[DO THIS]: Transcribe only the lines of the listing below from the one holding "if obj.type not" through the one holding "point = shown.matrix_world", inclusive, without any change.
## begin DATA FOR THIS EXERCISE
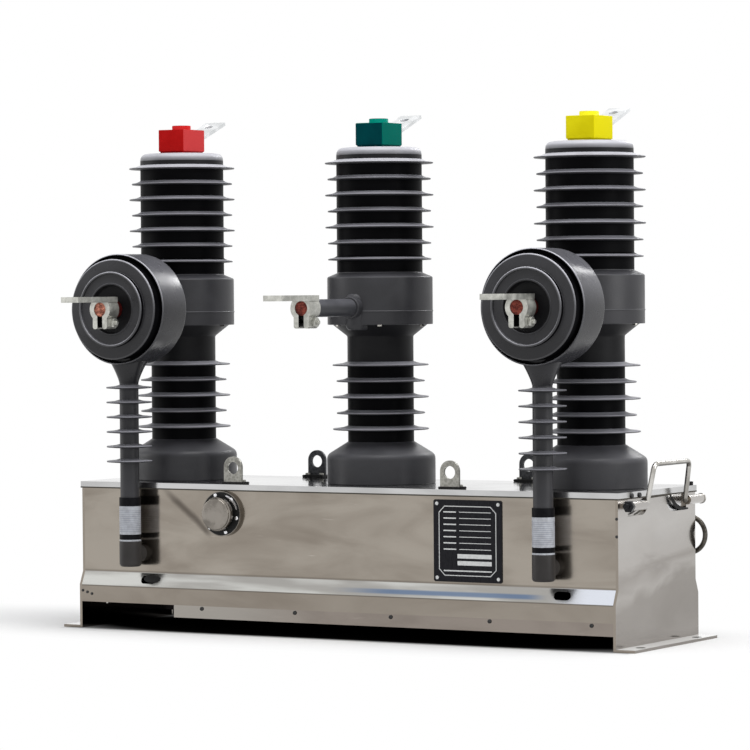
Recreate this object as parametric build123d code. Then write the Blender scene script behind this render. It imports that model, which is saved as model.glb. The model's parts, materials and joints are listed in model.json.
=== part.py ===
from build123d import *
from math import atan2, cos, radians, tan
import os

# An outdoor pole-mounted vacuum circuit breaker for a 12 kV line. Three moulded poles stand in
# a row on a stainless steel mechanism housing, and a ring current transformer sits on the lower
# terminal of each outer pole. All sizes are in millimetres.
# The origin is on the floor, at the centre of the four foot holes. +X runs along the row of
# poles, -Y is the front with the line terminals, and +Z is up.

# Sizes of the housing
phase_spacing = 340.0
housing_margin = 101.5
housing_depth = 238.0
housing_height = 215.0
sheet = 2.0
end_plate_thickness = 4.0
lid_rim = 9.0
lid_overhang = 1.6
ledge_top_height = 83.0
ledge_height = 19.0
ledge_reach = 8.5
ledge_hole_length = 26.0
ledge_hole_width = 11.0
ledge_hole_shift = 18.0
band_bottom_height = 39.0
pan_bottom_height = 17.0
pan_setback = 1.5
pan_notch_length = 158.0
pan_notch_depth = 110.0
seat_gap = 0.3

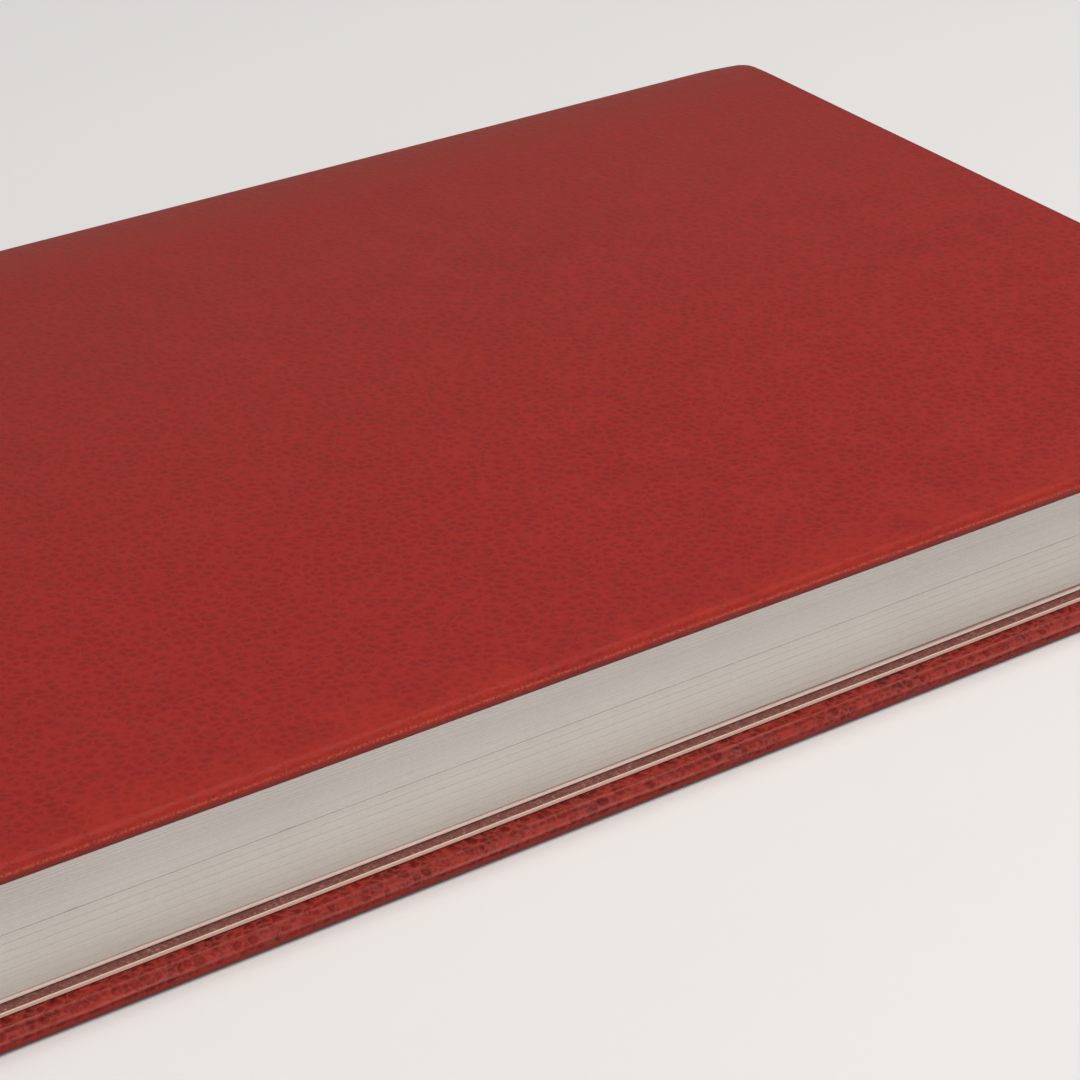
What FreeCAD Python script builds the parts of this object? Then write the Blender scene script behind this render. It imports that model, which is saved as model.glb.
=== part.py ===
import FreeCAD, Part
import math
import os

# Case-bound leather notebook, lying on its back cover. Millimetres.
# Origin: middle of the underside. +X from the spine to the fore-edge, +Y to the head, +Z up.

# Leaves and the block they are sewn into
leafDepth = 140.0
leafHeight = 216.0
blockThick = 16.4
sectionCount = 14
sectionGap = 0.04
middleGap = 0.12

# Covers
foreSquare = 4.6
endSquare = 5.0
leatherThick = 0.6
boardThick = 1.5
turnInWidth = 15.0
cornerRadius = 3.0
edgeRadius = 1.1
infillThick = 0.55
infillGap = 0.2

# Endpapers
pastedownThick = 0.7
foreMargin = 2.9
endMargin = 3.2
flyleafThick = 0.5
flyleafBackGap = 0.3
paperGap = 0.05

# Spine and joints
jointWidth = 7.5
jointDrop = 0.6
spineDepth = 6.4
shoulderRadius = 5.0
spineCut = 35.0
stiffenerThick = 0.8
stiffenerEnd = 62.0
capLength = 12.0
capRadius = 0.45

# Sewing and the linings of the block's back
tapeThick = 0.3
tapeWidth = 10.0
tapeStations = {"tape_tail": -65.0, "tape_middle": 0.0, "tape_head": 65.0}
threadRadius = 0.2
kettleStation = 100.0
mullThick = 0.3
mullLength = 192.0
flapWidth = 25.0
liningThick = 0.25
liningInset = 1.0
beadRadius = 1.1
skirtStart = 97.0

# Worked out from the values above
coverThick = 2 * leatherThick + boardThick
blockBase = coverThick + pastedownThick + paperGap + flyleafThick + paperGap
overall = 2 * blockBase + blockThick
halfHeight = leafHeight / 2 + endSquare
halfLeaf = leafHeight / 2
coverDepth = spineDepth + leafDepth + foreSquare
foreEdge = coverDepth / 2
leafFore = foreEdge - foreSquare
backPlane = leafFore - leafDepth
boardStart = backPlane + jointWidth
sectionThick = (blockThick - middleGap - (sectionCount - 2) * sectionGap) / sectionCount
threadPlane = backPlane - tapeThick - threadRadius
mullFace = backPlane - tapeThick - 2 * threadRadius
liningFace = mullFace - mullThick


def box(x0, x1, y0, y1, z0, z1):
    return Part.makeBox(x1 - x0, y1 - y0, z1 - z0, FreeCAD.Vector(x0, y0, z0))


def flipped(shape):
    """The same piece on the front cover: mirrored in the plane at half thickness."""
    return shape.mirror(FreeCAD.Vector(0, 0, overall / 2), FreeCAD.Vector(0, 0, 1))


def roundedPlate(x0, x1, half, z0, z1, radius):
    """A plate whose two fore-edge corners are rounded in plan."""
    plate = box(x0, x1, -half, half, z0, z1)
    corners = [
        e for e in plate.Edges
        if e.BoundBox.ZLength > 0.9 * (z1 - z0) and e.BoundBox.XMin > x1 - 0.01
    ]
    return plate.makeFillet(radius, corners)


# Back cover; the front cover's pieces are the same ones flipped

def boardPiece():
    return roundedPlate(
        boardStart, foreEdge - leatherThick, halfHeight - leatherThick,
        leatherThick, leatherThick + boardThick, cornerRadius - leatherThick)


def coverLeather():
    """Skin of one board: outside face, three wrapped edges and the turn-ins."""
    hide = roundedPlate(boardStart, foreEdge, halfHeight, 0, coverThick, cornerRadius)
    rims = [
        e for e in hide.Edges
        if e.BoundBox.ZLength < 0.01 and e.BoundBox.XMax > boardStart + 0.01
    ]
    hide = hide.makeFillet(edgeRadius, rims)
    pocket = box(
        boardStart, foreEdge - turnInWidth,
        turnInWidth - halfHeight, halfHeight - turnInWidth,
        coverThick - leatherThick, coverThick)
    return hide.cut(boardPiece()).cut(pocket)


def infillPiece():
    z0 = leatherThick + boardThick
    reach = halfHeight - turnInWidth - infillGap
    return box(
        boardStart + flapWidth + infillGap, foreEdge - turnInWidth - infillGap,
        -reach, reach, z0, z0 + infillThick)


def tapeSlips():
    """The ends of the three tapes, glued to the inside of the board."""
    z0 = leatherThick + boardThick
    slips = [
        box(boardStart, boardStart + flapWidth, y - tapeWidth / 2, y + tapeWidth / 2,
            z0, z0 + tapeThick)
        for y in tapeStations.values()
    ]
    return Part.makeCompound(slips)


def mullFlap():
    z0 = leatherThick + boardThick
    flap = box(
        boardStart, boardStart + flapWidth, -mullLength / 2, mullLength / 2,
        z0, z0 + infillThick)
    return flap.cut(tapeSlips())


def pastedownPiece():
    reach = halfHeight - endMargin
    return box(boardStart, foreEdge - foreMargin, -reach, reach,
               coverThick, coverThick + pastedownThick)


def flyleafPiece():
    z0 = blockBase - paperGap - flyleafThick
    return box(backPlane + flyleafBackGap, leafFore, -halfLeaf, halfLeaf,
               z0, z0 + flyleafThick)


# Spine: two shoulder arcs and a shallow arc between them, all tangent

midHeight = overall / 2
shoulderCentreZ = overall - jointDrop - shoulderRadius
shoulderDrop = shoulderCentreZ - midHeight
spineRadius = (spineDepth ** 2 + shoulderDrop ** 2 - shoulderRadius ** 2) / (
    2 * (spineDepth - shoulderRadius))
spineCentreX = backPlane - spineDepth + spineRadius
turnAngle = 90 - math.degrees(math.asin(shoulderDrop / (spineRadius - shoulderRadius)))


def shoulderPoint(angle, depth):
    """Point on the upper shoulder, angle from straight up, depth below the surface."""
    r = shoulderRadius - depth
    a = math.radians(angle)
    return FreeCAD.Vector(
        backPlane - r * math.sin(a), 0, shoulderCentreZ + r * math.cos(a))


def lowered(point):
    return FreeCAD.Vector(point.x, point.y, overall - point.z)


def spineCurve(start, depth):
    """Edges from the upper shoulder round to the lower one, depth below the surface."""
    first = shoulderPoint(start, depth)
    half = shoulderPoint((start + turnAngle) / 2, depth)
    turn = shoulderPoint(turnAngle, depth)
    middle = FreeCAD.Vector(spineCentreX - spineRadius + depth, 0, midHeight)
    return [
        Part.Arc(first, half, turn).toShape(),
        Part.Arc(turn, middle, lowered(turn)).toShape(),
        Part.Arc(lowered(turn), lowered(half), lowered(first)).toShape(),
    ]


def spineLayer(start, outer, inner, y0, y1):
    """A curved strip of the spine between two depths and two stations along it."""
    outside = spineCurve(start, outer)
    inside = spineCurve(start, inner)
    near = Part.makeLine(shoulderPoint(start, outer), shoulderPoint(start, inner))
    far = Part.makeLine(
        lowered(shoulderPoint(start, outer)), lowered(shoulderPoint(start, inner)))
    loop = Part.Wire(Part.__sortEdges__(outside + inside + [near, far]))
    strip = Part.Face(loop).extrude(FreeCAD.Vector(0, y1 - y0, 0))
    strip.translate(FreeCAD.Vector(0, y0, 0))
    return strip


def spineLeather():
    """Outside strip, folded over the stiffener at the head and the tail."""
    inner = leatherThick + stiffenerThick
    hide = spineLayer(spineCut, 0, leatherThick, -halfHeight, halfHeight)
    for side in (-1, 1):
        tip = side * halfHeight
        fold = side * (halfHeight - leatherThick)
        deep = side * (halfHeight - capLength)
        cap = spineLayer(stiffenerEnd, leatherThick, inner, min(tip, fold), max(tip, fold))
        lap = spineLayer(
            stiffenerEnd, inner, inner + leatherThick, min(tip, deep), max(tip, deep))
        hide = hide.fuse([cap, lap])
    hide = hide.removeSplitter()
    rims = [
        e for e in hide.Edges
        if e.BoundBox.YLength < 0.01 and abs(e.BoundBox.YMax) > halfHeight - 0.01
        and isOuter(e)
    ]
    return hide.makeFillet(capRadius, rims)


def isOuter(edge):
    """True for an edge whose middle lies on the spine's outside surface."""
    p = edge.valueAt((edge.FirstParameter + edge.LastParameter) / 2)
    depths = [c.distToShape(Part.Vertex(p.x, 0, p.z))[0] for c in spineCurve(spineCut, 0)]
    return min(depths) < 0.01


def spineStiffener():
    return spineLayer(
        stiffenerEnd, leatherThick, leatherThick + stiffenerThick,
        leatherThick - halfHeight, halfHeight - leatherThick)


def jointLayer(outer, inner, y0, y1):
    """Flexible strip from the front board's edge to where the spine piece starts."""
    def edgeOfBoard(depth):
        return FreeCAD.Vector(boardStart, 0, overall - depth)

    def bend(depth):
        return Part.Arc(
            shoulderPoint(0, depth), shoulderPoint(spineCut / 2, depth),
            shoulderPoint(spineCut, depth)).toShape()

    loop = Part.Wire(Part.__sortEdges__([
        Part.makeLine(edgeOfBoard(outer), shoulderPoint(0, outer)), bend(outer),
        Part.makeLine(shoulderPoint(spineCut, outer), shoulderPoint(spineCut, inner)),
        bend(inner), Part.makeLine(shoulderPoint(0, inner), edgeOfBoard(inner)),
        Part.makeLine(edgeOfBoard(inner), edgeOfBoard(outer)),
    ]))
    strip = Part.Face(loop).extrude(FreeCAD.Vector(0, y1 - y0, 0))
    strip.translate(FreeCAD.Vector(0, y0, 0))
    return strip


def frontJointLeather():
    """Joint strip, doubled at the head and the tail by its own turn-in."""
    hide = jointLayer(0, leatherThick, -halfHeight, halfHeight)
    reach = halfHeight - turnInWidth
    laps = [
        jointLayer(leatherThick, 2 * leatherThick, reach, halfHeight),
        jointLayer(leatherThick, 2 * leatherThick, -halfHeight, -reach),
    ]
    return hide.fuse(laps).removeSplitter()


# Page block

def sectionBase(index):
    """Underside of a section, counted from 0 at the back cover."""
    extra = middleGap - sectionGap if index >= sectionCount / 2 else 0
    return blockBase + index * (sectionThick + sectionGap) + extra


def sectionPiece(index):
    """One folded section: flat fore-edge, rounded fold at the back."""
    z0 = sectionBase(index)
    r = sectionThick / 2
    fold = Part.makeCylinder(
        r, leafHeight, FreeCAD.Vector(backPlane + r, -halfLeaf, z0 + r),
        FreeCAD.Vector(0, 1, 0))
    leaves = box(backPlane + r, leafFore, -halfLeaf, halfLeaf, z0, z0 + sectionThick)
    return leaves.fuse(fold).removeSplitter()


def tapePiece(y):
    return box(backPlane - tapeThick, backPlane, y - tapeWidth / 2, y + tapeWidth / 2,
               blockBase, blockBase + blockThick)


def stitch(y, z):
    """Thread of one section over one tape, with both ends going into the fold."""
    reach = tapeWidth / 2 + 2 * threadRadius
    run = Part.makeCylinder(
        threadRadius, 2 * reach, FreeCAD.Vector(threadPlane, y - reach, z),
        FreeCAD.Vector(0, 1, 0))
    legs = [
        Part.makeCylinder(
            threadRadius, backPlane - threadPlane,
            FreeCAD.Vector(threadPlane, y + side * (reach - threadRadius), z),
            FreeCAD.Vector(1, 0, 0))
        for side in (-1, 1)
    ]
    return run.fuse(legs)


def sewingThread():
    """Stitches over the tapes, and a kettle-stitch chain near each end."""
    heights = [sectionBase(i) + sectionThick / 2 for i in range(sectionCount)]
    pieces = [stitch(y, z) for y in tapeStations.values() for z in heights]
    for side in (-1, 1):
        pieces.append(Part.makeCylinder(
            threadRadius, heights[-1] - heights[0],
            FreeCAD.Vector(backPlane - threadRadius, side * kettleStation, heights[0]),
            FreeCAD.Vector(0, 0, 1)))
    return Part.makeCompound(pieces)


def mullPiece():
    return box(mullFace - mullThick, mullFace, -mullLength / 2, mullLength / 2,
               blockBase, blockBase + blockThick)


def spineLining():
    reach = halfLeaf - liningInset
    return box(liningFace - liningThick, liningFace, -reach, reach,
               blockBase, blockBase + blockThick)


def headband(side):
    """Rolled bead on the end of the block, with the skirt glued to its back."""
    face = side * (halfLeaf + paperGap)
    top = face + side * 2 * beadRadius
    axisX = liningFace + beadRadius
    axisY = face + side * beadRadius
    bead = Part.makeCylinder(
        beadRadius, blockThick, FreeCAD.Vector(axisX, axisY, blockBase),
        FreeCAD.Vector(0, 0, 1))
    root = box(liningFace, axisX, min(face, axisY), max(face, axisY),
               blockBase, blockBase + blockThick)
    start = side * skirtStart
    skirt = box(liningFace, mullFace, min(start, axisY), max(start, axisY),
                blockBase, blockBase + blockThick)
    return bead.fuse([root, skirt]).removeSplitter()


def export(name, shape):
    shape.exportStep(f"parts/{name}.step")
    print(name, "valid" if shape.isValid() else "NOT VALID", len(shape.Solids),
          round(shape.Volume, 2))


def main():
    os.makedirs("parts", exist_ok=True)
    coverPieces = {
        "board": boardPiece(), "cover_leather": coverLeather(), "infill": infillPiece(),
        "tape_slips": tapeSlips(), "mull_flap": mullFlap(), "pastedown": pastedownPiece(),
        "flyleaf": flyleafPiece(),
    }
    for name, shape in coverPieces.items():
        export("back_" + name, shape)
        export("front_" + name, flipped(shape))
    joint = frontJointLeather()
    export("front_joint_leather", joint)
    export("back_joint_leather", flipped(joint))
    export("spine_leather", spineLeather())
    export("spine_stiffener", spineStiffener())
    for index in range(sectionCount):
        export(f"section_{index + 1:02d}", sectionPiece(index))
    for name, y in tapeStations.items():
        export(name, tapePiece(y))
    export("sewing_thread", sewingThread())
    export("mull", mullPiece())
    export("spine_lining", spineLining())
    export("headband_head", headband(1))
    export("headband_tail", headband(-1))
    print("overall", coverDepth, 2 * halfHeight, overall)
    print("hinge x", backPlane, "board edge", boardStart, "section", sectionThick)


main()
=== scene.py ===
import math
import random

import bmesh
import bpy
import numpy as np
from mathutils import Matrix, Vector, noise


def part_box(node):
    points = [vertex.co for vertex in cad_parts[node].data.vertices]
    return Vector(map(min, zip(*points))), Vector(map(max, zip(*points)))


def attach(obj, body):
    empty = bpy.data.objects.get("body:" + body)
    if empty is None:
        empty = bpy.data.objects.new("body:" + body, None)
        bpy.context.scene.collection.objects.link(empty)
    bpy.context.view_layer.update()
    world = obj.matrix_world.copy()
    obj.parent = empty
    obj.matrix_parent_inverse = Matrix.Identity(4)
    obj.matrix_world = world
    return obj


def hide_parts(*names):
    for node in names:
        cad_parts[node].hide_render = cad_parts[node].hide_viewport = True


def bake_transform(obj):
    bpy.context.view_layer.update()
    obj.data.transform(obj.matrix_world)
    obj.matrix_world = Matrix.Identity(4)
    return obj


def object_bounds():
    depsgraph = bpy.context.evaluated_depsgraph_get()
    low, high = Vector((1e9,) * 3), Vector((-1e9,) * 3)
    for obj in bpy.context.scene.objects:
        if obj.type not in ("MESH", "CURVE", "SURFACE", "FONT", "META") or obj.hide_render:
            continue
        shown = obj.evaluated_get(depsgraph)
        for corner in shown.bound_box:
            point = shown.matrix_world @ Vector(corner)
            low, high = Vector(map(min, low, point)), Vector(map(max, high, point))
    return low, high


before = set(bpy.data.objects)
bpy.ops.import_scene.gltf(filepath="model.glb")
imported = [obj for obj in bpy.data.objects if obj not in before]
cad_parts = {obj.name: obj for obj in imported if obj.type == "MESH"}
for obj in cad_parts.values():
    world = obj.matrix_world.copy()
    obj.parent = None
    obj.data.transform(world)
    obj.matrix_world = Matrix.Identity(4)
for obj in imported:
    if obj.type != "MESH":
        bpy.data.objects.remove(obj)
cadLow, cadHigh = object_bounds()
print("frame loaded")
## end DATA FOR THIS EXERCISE
[WORKED ANSWER]:
        if obj.type not in ("MESH", "CURVE", "SURFACE", "FONT", "META") or obj.hide_render:
            continue
        shown = obj.evaluated_get(depsgraph)
        for corner in shown.bound_box:
            point = shown.matrix_world @ Vector(corner)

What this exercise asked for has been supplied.